— begin ITEMS —
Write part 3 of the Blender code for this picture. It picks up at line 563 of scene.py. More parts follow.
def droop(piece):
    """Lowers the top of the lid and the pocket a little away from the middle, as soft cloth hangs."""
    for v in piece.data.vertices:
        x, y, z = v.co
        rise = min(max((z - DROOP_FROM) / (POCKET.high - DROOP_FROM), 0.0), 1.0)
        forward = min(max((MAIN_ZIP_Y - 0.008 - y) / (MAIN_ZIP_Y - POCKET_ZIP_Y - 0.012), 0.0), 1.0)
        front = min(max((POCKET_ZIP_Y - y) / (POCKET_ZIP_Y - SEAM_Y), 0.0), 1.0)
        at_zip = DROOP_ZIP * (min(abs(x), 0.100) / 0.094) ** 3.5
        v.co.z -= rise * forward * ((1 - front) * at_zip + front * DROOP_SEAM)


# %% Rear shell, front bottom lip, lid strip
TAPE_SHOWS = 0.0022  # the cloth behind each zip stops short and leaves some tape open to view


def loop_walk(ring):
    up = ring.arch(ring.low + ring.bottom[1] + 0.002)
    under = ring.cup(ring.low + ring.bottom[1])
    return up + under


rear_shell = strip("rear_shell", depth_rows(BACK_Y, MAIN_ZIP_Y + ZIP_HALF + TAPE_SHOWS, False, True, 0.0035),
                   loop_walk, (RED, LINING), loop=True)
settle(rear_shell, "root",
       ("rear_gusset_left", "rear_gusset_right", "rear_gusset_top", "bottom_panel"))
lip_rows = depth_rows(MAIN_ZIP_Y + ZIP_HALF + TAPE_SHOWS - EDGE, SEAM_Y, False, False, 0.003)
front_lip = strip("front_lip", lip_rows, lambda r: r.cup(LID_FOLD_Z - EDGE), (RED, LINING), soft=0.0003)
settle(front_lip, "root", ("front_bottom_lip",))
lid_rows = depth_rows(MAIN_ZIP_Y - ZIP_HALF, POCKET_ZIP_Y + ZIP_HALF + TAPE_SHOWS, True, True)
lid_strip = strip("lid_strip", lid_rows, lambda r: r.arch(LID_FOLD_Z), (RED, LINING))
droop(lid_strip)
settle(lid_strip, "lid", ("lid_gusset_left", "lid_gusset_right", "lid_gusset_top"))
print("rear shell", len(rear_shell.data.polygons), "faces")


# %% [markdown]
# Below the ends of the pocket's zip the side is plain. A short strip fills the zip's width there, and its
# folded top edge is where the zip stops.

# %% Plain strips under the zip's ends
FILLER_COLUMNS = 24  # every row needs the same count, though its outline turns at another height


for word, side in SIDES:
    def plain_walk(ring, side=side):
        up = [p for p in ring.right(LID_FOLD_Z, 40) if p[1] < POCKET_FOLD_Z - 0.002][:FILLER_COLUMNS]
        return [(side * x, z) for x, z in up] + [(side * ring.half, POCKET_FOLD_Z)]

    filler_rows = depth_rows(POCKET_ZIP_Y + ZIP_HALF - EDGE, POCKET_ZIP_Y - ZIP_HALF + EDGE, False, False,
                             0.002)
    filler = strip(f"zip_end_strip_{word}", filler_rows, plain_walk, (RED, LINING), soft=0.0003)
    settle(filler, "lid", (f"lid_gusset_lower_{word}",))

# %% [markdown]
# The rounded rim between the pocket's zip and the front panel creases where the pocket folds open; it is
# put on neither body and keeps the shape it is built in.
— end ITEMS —
— begin ITEMS —
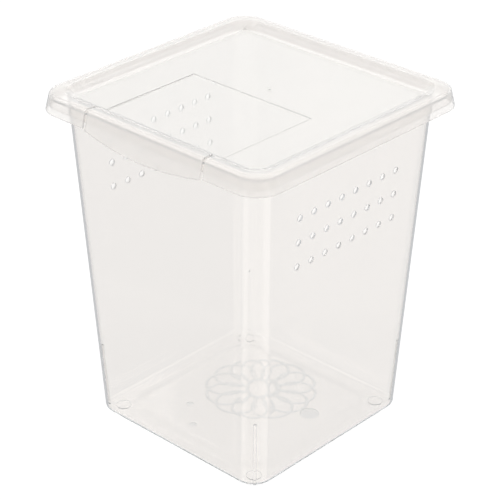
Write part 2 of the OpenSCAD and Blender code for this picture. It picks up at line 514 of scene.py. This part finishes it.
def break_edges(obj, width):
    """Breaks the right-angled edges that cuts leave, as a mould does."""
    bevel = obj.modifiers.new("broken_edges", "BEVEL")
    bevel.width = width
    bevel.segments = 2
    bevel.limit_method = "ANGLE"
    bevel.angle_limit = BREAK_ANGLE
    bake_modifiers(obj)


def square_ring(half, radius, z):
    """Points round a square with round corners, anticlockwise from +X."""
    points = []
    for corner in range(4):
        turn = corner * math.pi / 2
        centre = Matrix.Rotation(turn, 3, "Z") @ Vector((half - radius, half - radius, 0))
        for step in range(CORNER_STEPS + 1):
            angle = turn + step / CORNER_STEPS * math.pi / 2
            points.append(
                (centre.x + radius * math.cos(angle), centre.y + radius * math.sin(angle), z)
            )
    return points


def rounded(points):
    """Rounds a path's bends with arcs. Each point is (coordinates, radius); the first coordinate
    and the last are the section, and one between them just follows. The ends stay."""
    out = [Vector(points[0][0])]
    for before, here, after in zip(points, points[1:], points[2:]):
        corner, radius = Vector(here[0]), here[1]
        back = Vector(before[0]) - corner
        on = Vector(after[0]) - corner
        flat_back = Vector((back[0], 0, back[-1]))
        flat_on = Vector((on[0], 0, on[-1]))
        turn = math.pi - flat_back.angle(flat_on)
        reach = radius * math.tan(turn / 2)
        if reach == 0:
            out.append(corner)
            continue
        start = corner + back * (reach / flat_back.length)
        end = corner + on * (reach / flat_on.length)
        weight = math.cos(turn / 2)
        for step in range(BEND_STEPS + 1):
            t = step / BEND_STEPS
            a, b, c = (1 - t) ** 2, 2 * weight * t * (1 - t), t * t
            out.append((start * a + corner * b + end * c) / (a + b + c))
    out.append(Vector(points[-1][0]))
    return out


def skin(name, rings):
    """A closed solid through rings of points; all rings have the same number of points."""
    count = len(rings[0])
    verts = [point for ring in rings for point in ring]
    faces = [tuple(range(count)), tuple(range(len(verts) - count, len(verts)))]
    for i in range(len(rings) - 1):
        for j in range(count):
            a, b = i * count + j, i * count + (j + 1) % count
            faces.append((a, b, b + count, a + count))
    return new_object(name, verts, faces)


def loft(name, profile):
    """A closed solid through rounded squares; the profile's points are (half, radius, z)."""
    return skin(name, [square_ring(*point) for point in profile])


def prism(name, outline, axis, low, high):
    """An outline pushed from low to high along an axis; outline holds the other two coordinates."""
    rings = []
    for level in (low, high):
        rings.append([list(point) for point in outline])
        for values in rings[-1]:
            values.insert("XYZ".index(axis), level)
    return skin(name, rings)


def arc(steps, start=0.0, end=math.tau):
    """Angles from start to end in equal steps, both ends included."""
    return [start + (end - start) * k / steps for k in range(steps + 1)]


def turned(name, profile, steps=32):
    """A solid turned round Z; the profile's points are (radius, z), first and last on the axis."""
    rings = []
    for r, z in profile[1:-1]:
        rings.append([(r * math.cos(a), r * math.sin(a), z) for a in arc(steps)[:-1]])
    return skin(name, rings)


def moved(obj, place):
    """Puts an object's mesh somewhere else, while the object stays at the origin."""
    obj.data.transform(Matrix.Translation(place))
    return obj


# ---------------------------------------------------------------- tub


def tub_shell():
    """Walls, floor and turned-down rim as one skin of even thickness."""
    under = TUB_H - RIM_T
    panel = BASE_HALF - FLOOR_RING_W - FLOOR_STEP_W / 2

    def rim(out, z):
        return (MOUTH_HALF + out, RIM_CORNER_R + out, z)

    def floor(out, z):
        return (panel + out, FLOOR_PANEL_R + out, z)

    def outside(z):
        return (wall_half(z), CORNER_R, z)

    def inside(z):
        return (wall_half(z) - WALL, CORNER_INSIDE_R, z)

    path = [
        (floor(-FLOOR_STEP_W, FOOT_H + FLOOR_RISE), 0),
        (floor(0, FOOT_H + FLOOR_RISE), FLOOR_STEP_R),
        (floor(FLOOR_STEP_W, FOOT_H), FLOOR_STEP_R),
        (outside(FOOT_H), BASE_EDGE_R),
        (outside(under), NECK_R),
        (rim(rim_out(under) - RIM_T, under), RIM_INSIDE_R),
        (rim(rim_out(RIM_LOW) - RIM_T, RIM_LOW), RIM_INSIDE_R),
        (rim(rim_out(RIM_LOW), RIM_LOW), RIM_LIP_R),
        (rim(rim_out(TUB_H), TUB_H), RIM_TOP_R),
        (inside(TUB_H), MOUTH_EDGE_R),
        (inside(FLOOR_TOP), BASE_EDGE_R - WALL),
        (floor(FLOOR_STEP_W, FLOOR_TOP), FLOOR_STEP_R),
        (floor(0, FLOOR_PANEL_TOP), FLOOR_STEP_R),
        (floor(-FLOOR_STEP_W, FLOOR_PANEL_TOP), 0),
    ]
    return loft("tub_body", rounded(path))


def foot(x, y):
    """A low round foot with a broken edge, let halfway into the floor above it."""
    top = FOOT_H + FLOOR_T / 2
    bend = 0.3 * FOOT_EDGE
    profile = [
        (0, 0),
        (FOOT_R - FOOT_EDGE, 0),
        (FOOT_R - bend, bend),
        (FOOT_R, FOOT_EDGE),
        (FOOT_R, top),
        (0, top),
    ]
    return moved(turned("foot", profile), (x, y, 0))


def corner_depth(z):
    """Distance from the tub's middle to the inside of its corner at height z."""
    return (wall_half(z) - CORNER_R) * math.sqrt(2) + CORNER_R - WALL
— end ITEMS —
— begin ITEMS —
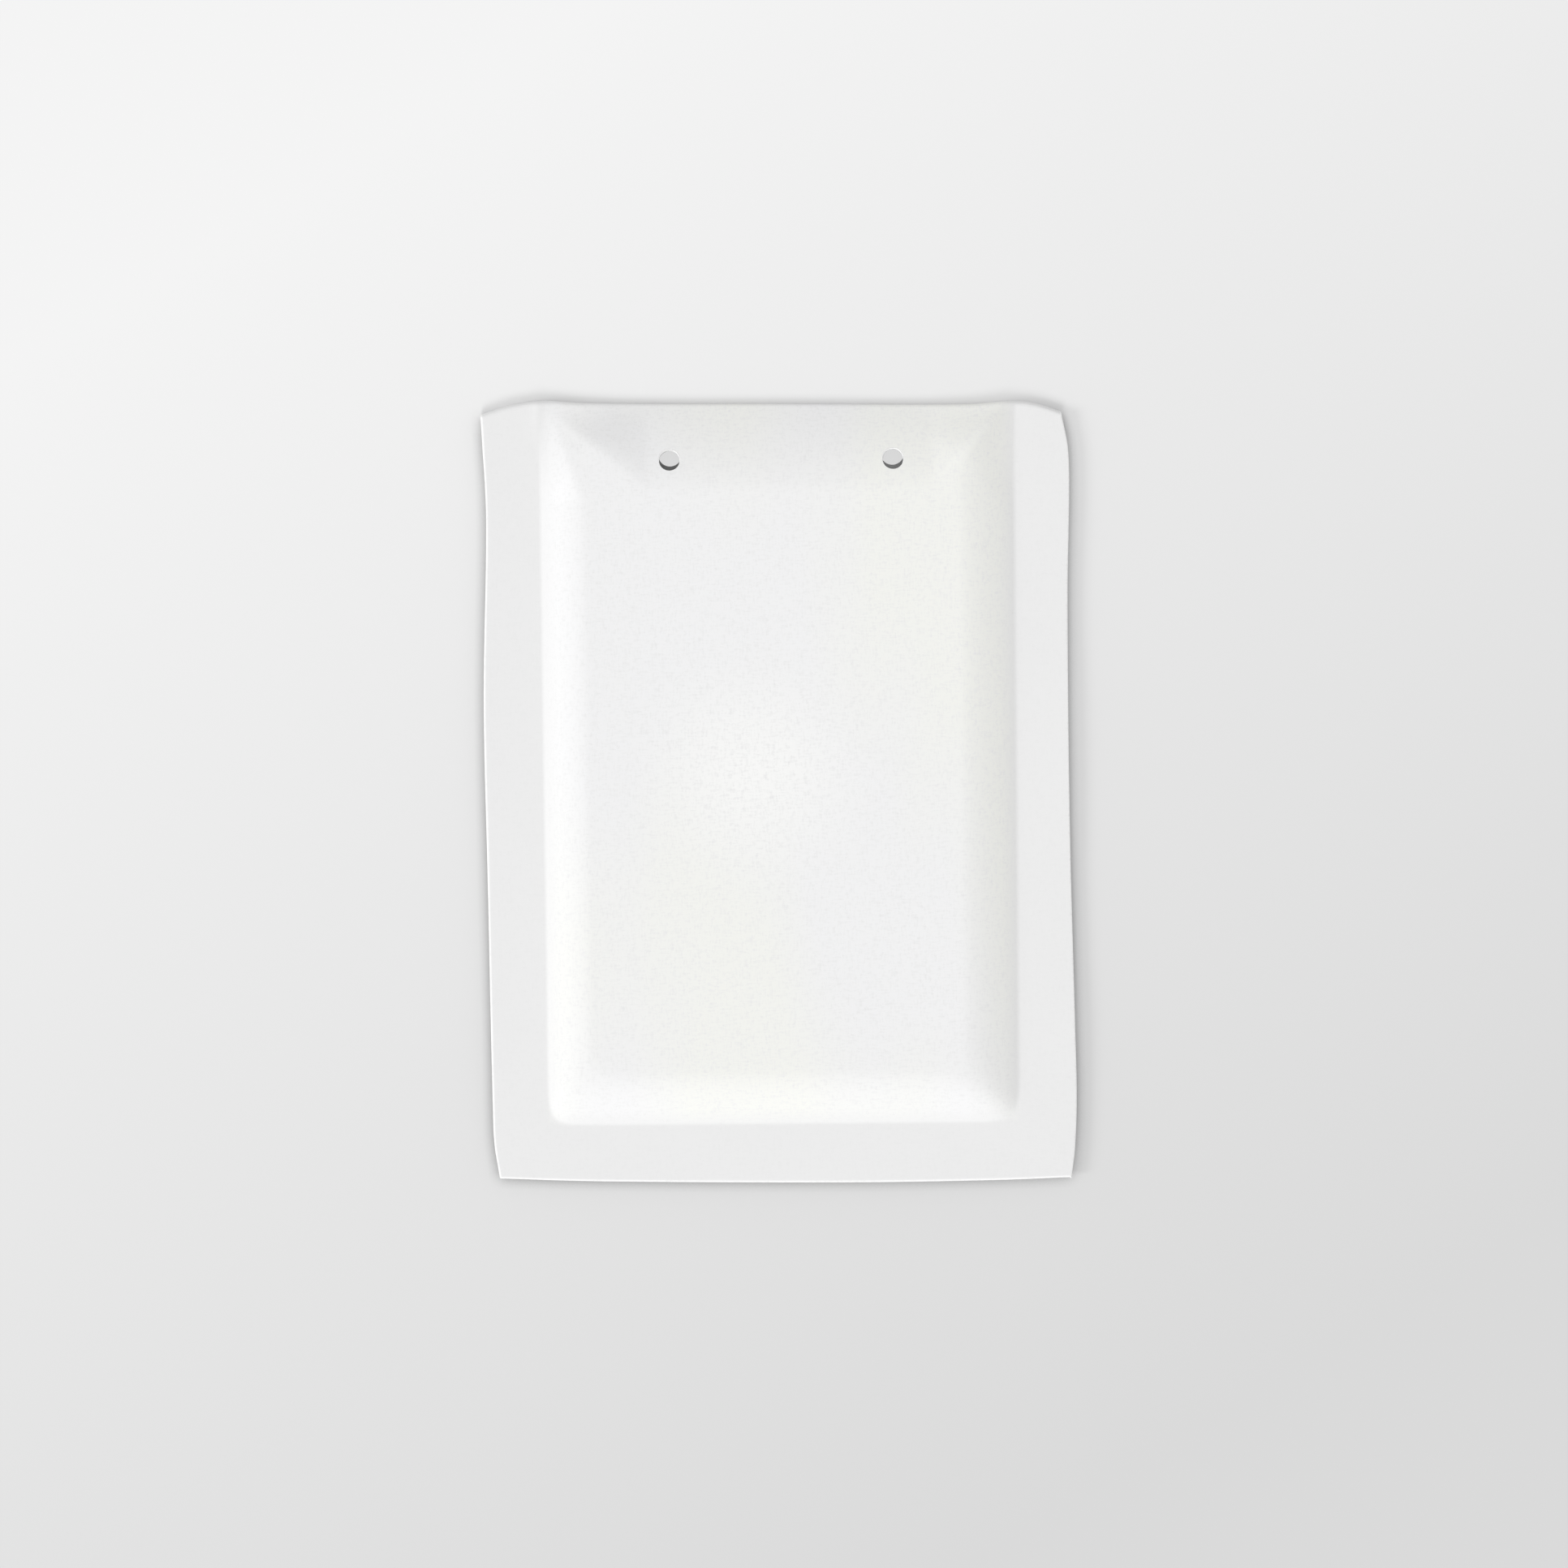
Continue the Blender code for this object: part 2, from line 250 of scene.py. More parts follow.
— end ITEMS —
SHORT TASK:
Quote word for word every line from the one that has "Write part 3" through the one that has "# folded top edge is where the zip stops.".

FINISHED EXERCISE:
Write part 3 of the Blender code for this picture. It picks up at line 563 of scene.py. More parts follow.
def droop(piece):
    """Lowers the top of the lid and the pocket a little away from the middle, as soft cloth hangs."""
    for v in piece.data.vertices:
        x, y, z = v.co
        rise = min(max((z - DROOP_FROM) / (POCKET.high - DROOP_FROM), 0.0), 1.0)
        forward = min(max((MAIN_ZIP_Y - 0.008 - y) / (MAIN_ZIP_Y - POCKET_ZIP_Y - 0.012), 0.0), 1.0)
        front = min(max((POCKET_ZIP_Y - y) / (POCKET_ZIP_Y - SEAM_Y), 0.0), 1.0)
        at_zip = DROOP_ZIP * (min(abs(x), 0.100) / 0.094) ** 3.5
        v.co.z -= rise * forward * ((1 - front) * at_zip + front * DROOP_SEAM)


# %% Rear shell, front bottom lip, lid strip
TAPE_SHOWS = 0.0022  # the cloth behind each zip stops short and leaves some tape open to view


def loop_walk(ring):
    up = ring.arch(ring.low + ring.bottom[1] + 0.002)
    under = ring.cup(ring.low + ring.bottom[1])
    return up + under


rear_shell = strip("rear_shell", depth_rows(BACK_Y, MAIN_ZIP_Y + ZIP_HALF + TAPE_SHOWS, False, True, 0.0035),
                   loop_walk, (RED, LINING), loop=True)
settle(rear_shell, "root",
       ("rear_gusset_left", "rear_gusset_right", "rear_gusset_top", "bottom_panel"))
lip_rows = depth_rows(MAIN_ZIP_Y + ZIP_HALF + TAPE_SHOWS - EDGE, SEAM_Y, False, False, 0.003)
front_lip = strip("front_lip", lip_rows, lambda r: r.cup(LID_FOLD_Z - EDGE), (RED, LINING), soft=0.0003)
settle(front_lip, "root", ("front_bottom_lip",))
lid_rows = depth_rows(MAIN_ZIP_Y - ZIP_HALF, POCKET_ZIP_Y + ZIP_HALF + TAPE_SHOWS, True, True)
lid_strip = strip("lid_strip", lid_rows, lambda r: r.arch(LID_FOLD_Z), (RED, LINING))
droop(lid_strip)
settle(lid_strip, "lid", ("lid_gusset_left", "lid_gusset_right", "lid_gusset_top"))
print("rear shell", len(rear_shell.data.polygons), "faces")


# %% [markdown]
# Below the ends of the pocket's zip the side is plain. A short strip fills the zip's width there, and its
# folded top edge is where the zip stops.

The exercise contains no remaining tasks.